**Problem details**
Spot every line with the word "this" and return it.
+++ Data lines +++
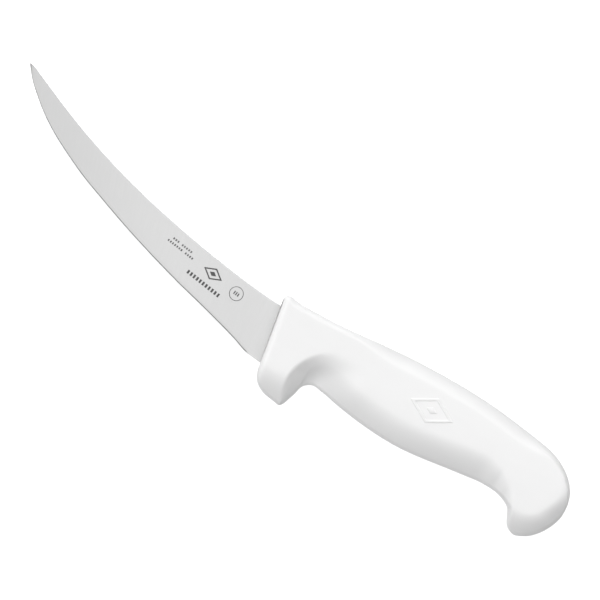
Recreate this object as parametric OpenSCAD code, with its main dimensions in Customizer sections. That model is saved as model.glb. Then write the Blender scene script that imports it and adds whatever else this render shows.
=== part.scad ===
// Curved boning knife with a moulded handle, lying on its side.
//
// The outlines are drawn in a drafting frame: the origin is on the middle plane of the knife where the
// blade leaves the handle, X runs to the butt, Y to the spine and Z out of the side. place() then moves
// the drawing to the part's own frame: its origin is under the middle of the knife, on the table.

/* [Blade] */
// Length of the blade along the handle's direction, from the tip to the handle
blade_length = 145.3; // [120:0.1:170]
// Thickness of the blade's stock, at the spine by the handle and all over the tang
stock_thickness = 2.0; // [1.5:0.1:2.5]
// Thickness of the spine at the tip
tip_thickness = 0.8; // [0.6:0.1:1.2]
// Thickness of the blade just above the sharpened bevel
shoulder_thickness = 0.4; // [0.3:0.05:0.5]
// Height of the sharpened bevel
bevel_height = 0.5; // [0.4:0.1:1.2]
// Thickness left at the cutting edge
edge_thickness = 0.05; // [0.04:0.01:0.1]

/* [Handle] */
// Width of the handle across the guard's cheeks and across the palm swell
handle_width = 20; // [19:0.5:22]
// How far each side is scooped in behind the guard
finger_depth = 8; // [6:0.1:8.4]
// Rounding of the edges of the spine and the guard's front
edge_radius = 3; // [2:0.25:3.5]
// Rounding of the edges along the belly
belly_edge_radius = 1.4; // [1:0.1:2]
// How much the palm swell's sides are crowned
crown = 0.25; // [0:0.05:0.4]
// Height of the raised emblem on the upper side
emblem_height = 0.25; // [0.15:0.05:0.5]

/* [Tang] */
// Length of the tang inside the handle
tang_length = 104; // [80:1:115]
// Height of the tang's strip behind the guard
tang_height = 13; // [10:0.5:14]
// Number of holes that lock the handle to the tang
tang_holes = 3; // [2:1:4]
// Diameter of those holes
tang_hole_d = 6; // [4:0.5:7]

/* [Quality] */
// Points across each side of the handle
across = 18; // [12:1:22]
// Longest step along the handle between two sections
along = 2.4; // [2:0.1:4]

/* [Hidden] */
$fn = 48;
half_width = handle_width / 2;
land = 0.3; // half the width of the flat strip along the moulding's parting line
scale_power = 4; // how sharply two roundings take over from each other

// Blade sections from the tip to inside the handle: spine x, spine y, edge x, edge y
blade_rows = [
    [-145.3, 49, -145.1, 48.2],
    [-143.3, 48.5, -141.6, 43.8],
    [-138, 46.2, -134, 36.8],
    [-113, 35.8, -107, 20.7],
    [-94, 29.35, -88, 13.25],
    [-50, 18.9, -46, -0.1],
    [-30, 15.65, -27, -4.95],
    [-15, 13.75, -12.5, -9.05],
    [-6, 13.05, -4.6, -11.6],
    [-2.5, 12.95, 2.3, -12.4],
    [1, 12.9, 5.2, -12.9]
];
drawn_length = -blade_rows[0][0];
heel_x = -4.6; // the sharpened bevel ends here
blade_step = 2.5;

// The same for the tang: full height inside the guard, then a strip
tang_y = 4.5;
tang_end_radius = 4;
first_hole_x = 34;
hole_margin = 20; // from the last hole to the tang's end
tang_rows = [
    [3.6, 12.9, 8.1, -13.1],
    [11, 12.9, 14, -13.1],
    [13.5, tang_y + tang_height / 2, 16, tang_y - tang_height / 2]
];

// Handle sections from the front face to the butt: x, y on the spine side, then x, y on the belly side
handle_rows = [
    [-2.8, 15.4, 2.4, -13.6],
    [-2.7, 17, 2.7, -15.4],
    [-0.2, 18.45, 5.1, -20],
    [2.2, 17.95, 7.6, -21.75],
    [10, 17.7, 15, -23.5],
    [14, 17.8, 17.9, -23.8],
    [19.6, 18, 21, -17.2],
    [22.8, 18.15, 22.6, -12],
    [24.6, 18.3, 24.6, -10.1],
    [31, 18.85, 31, -10],
    [37, 19.5, 37, -11.2],
    [66, 21.55, 66, -14.2],
    [100, 20.7, 100, -10.5],
    [108, 19.75, 108, -9.55],
    [119, 18.25, 119, -10.85],
    [123, 17.6, 122.6, -12.8],
    [129, 16.25, 127.2, -20.2],
    [132.5, 14.8, 130.6, -21.7],
    [136.5, 12.5, 135.3, -20],
    [144.6, 0.6, 144.7, -6],
    [145, -2.9, 145, -2.9]
];
guard_tip = [17.9, -23.8]; // lowest point of the guard
butt = [145, -2.9];
front_top = [-2.8, 15.4];
front_bottom = [2.4, -13.6];

// The ridge that bounds the finger scoop is part of an ellipse
ridge_center = [55, -12];
ridge_size = [40.5, 28];
scoop_width = 0.32; // share of the ellipse over which the side drops into the scoop
crest_softness = 0.07;
scoop_power = 1.6; // how soon the drop levels off
scoop_fade = [18, 45]; // x over which the scoop dies out
scoop_deepening = [9, -9]; // y over which it reaches its full depth
swell_start = [30, 60]; // x over which the crowned palm swell begins
swell_center_y = 5;
swell_half_height = 12;

// The butt is round about this point, seen from the side
pommel_center = [127.5, -3.5];
pommel_radius = 18;
butt_start = [124, 116]; // x over which that round takes over, from the butt side
butt_end = [8, 16]; // y over which it leaves off towards the spine

// How the side falls away to the belly outline: x, distance from the outline where it starts, and drop
belly_fall = [[0, 13, 6], [16, 13.5, 7], [24, 11, 6.8], [40, 12.5, 7], [60, 12, 6], [104, 13, 7],
    [112, 10.8, 6], [118, 7.5, 3.8], [124, 4, 1.2], [129, 3.5, 0.8]];
// The same round the butt, by y
butt_fall = [[-21, 10.5, 7.2], [-8, 10, 7], [8, 4, 1]];

spine_rounding = 6.5;
spine_rise = 6; // how far above the front of the handle the spine's rounding is centred
spine_settling = [15, 55]; // x over which it comes down to the spine
spine_end = [112, 142]; // x over which the butt's own rounding takes over from it
butt_edge_radius = 2.2;
emblem_center = [74.5, 6.5];

/* Shared functions */

function clamp01(t) = min(max(t, 0), 1);

function smooth(t) = let (c = clamp01(t)) c * c * (3 - 2 * c);

// A soft step from 0 to 1 as x goes from the first to the second of a pair
function ramp(x, span) = smooth((x - span[0]) / (span[1] - span[0]));

function cross2(a, b) = a.x * b.y - a.y * b.x;

// Quarter of an ellipse: 0 at the outline, 1 where the rounding ends
function quarter(t) = sqrt(1 - pow(1 - clamp01(t), 2));

function soft_max(values) = pow([for (v = values) pow(v, scale_power)] * [for (v = values) 1],
    1 / scale_power);

function step_to(rows, i) = i < len(rows) ? norm(rows[i] - rows[i - 1]) : 0;

// Distance along a list of rows, up to each one
function knots(rows) = [
    for (i = 0, s = 0; i < len(rows); s = s + step_to(rows, i + 1), i = i + 1) s
];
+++
**Result of the exercise**
Recreate this object as parametric OpenSCAD code, with its main dimensions in Customizer sections. That model is saved as model.glb. Then write the Blender scene script that imports it and adds whatever else this render shows.
// The butt is round about this point, seen from the side